Die Forscher der TH Aachen haben ihre Studie Richtung Allgemeingültigkeit getrimmt. Sie betrachten Vor- und Nachteile „eines stadtfernen Flughafens am Beispiel des norddeutschen Luftverkehrsmarktes“. Ihre Aussagen sind in der Tendenz damit auch für die irreale Kaltenkirchen-Lösung oder die weit realere Idee eines Großflughafens im Süden von Berlin gültig. Generell zeigte sich, so die Forscher, daß Großflughäfen in großer Entfernung zu den Ballungsräumen nur mit massiven öffentlichen Subventionen (auch der An- und Abfahrt zu derartigen Flughäfen), erheblichen ökologischen Zusatzbelastungen und Mehrkosten erstellt werden können.

Aller Voraussicht nach wird sich damit die Debatte von Politikern und Luftverkehrslobby über das zukünftige norddeutsche Luftverkehrskreuz auf Schönefeld und einen Alternativstandort im Süden Berlins konzentrieren.
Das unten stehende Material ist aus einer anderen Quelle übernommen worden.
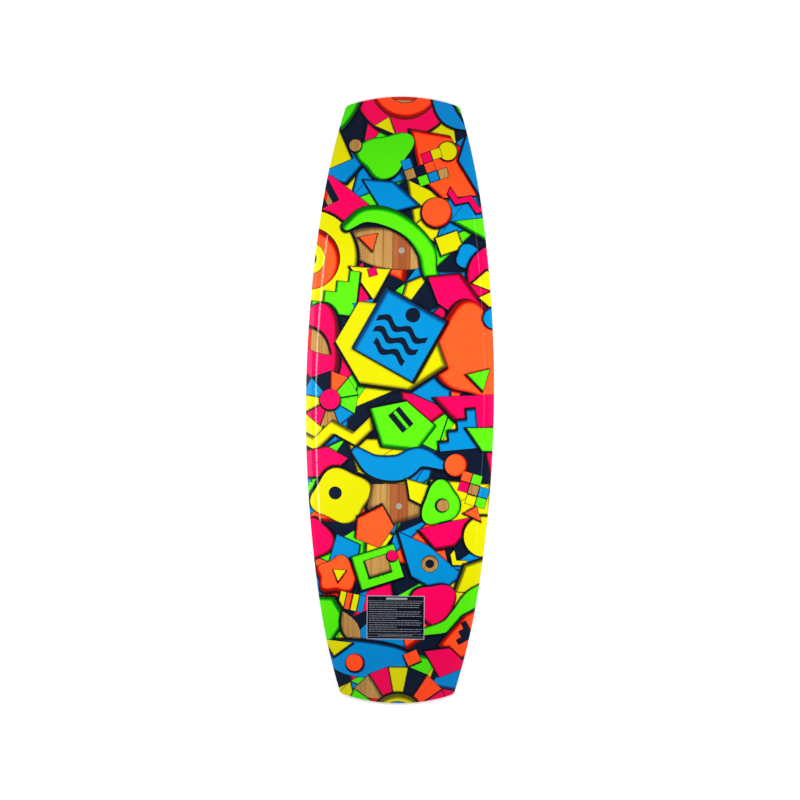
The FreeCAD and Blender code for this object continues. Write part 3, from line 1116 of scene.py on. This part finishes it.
def label_marks(x0, y0, x1, y1):
    """Plain bars that stand for the label's rules, its heading and its rows of small print."""
    edge, rule = LABEL_BORDER, 0.5
    bars = [(x0 + edge, y - rule / 2, x1 - edge, y + rule / 2) for y in (y1 - 12, y0 + 12, y0 + 6)]
    heading = (x0 + 44, y1 - 8.8, x0 + 92, y1 - 4.6)
    bars.append(heading)
    bars += dashes(x0 + 28, x1 - 28, y0 + 9, 0.8, 3)
    rows, left, right = 14, x0 + 5, x1 - 6
    top, low = y1 - 16.5, y0 + 18
    for row in range(rows):
        y = top + (low - top) * row / (rows - 1)
        last_of_paragraph = row % 4 == 3
        bars += dashes(left, right - (58 if last_of_paragraph else 3 * (row % 3)), y, 0.9, 5 * row)
    return [rectangle(*b) for b in bars]


def build_label():
    (x0, y0, _), (x1, y1, _) = box_mm("care_label")
    outer = rectangle(x0, y0, x1, y1)
    field = rectangle(x0 + LABEL_BORDER, y0 + LABEL_BORDER, x1 - LABEL_BORDER, y1 - LABEL_BORDER)
    marks = label_marks(x0, y0, x1, y1)
    verts, faces, centre = cut_flat(outer, [field, *marks], grid_points(outer, 4.0))
    printed = ~inside(field, centre)
    for mark in marks:
        printed |= inside(mark, centre)
    film = lifted_piece("label_film", verts, faces[~printed], None, LABEL_FILM, 0.0)
    marks = lifted_piece("label_print", verts, faces[printed], None, LABEL_FILM, 0.0)
    return film, marks


# ---- Studio ----


LIGHT_Y = 0.1  # every light stands a little towards the nose


def side_light(name, x, z, aim_x, long, wide, power, mirrored=False):
    """A soft rectangle beside the board, long side along it, turned to face aim_x.

    A mirrored one shows only in the gloss, and any other only lights the colours.
    """
    data = bpy.data.lights.new(name, "AREA")
    data.shape, data.size, data.size_y = "RECTANGLE", wide, long
    data.energy = power
    obj = bpy.data.objects.new(name, data)
    obj.location = (x, LIGHT_Y, z)
    obj.rotation_euler = (0, math.atan2(x - aim_x, z), 0)
    obj.visible_glossy, obj.visible_diffuse = mirrored, not mirrored
    bpy.context.scene.collection.objects.link(obj)


SKY = ((0.0, 1.05), (0.5, 0.85), (0.82, 0.4), (0.955, 0.03))
SKY_POWER = 0.72


def sky():
    """A plain sky, bright low down and dark overhead, where the gloss would mirror it."""
    world = bpy.data.worlds.new("studio")
    bpy.context.scene.world = world
    world.use_nodes = True
    tree = world.node_tree
    where = tree.nodes.new("ShaderNodeTexCoord")
    split = tree.nodes.new("ShaderNodeSeparateXYZ")
    ramp = tree.nodes.new("ShaderNodeValToRGB")
    tree.links.new(where.outputs["Generated"], split.inputs[0])
    tree.links.new(split.outputs["Z"], ramp.inputs["Fac"])
    set_ramp(ramp, [(place, (level, level, level, 1)) for place, level in SKY])
    tree.links.new(ramp.outputs["Color"], tree.nodes["Background"].inputs["Color"])
    tree.nodes["Background"].inputs["Strength"].default_value = SKY_POWER


def floor():
    """A pale paper floor, lit a little from below as on a light table."""
    reach = 12.0
    mesh = bpy.data.meshes.new("floor")
    corners = [(-reach, -reach, 0), (reach, -reach, 0), (reach, reach, 0), (-reach, reach, 0)]
    mesh.from_pydata(corners, [], [(0, 1, 2, 3)])
    paper = bpy.data.objects.new("floor", mesh)
    bpy.context.scene.collection.objects.link(paper)
    g = Graph("floor_paper")
    grain = g.noise(3, 3, 3, detail=2.0)
    g.finish(
        Base_Color=g.mix(grain, (0.88, 0.88, 0.88, 1), (0.92, 0.92, 0.92, 1)),
        Roughness=0.8,
        Specular_IOR_Level=0.1,
        Emission_Color=(1, 1, 1, 1),
        Emission_Strength=0.4,
    )
    mesh.materials.append(g.material)


def studio():
    """Soft light from both sides, and two thin strips that draw a line down each rail."""
    sky()
    floor()
    for side in (-1, 1):
        name = "left_softbox" if side < 0 else "right_softbox"
        side_light(name, x=side * 1.55, z=1.2, aim_x=0.0, long=1.2, wide=0.7, power=28)
    side_light("left_panel", x=-0.98, z=1.5, aim_x=-0.2, long=1.1, wide=0.34, power=1.3, mirrored=True)
    side_light("left_strip", x=-0.35, z=1.5, aim_x=-0.19, long=1.15, wide=0.2, power=6.0, mirrored=True)
    side_light("right_strip", x=0.37, z=1.5, aim_x=0.19, long=1.4, wide=0.09, power=0.7, mirrored=True)


# The camera sees FRAME_WIDTH metres at the height of the board's top.
FRAME_WIDTH = 1.829
LENS, SENSOR = 500.0, 36.0
CAMERA_TURN = math.radians(-0.58)


def camera():
    """A long lens straight above the board, turned a little."""
    data = bpy.data.cameras.new("camera")
    data.lens, data.sensor_width = LENS, SENSOR
    data.clip_end = 100
    obj = bpy.data.objects.new("camera", data)
    top = CAD_BOX[1][2]
    obj.location = (0, 0, top + FRAME_WIDTH * LENS / SENSOR)
    obj.rotation_euler = (0, 0, -CAMERA_TURN)
    bpy.context.scene.collection.objects.link(obj)
    bpy.context.scene.camera = obj


# ---- Assembly ----


def dress(obj, material):
    """Gives an object one material in place of any it had."""
    obj.data.materials.clear()
    obj.data.materials.append(material)


def dress_cad():
    """Gives every CAD node that stays in view its material."""
    woods = {kind: core_material(kind) for kind in WOODS}
    laminate, wall, steel = laminate_material(), sidewall_material(), insert_material()
    plug, deck = plug_material(), deck_material()
    for name, obj in NODES.items():
        if name == "core_center_stringer":
            dress(obj, woods["red"])
        elif name.startswith("core_"):
            odd = name[-1] in "13579" or "center" in name
            dress(obj, woods["light" if odd else "dark"])
        elif name.endswith("laminate"):
            dress(obj, laminate)
        elif name.startswith("sidewall"):
            dress(obj, wall)
        elif name.endswith("inserts"):
            dress(obj, steel)
        elif name.endswith("plug"):
            dress(obj, plug)
        elif name == "deck_sheet":
            dress(obj, deck)


def dress_base():
    special = {
        "line": line_material(),
        "wood": window_material(),
        "rim": rim_material(),
        "plug": plug_window_material(),
    }
    for ink, piece in print_base().items():
        dress(piece, special[ink] if ink in special else ink_material(ink))
        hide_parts("base_sheet")
        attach(piece, "root")


def dress_label():
    film, marks = build_label()
    dress(film, label_material("label_navy", srgb(5, 11, 27), srgb(10, 17, 34)))
    dress(marks, label_material("label_grey", srgb(142, 147, 156), srgb(172, 176, 184)))
    for piece in (film, marks):
        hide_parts("care_label")
        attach(piece, "root")


bpy.context.scene.view_settings.view_transform = "Standard"
camera()
studio()
dress_cad()
dress_base()
dress_label()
Die Entlastung oder Schließung Fuhlsbüttels wäre wohl endgültig vom Tisch.

Ebenso unermüdlich wie aussichtslos trommelt dagegen die Hamburger CDU für Kaltenkirchen. Landesvorsitzender Dirk Fischer: Die „Verweigerungshaltung“ des Senats in Sachen Kaltenkirchen sei unerträglich und nicht zu verantworten. CDU-Hoffnungsträger Ole von Beust liebäugelt noch immer mit einem ganz speziellen Coup: Private Investoren bauen in Schleswig-Holstein für ein paar Milliarden Mark einen Ersatzflughafen samt Verkehrsanbindung. Den kauft ihnen anschließend Hamburg wieder ab – mit Erlösen aus dem Verkauf des Flughafengeländes Fuhlsbüttel.

Fraglich ist freilich nicht nur, ob diese Rechnung im Fall der Realisierung tatsächlich aufginge. In Hamburg denkt angesichts der aktuellen Flughafen-Investitionen (Abschreibungsfrist: mehrere Jahrzehnte) niemand an die Aufgabe Fuhlbüttels. Und: Die Lufthansa-Werft mit mehr als 5000 Arbeitsplätzen wäre dann auch perdu – ein Handicap, das vorerst kein Hamburger Wirtschaftspolitiker, Sozialdemokrat oder ÖTV-Gewerkschafter akzeptieren wird.

Derweil plädiert Mecklenburgs Ministerpräsident Berndt Seite (CDU) für den zügigen Ausbau von Parchim. Das Land wolle sich zu 71 Prozent beteiligen.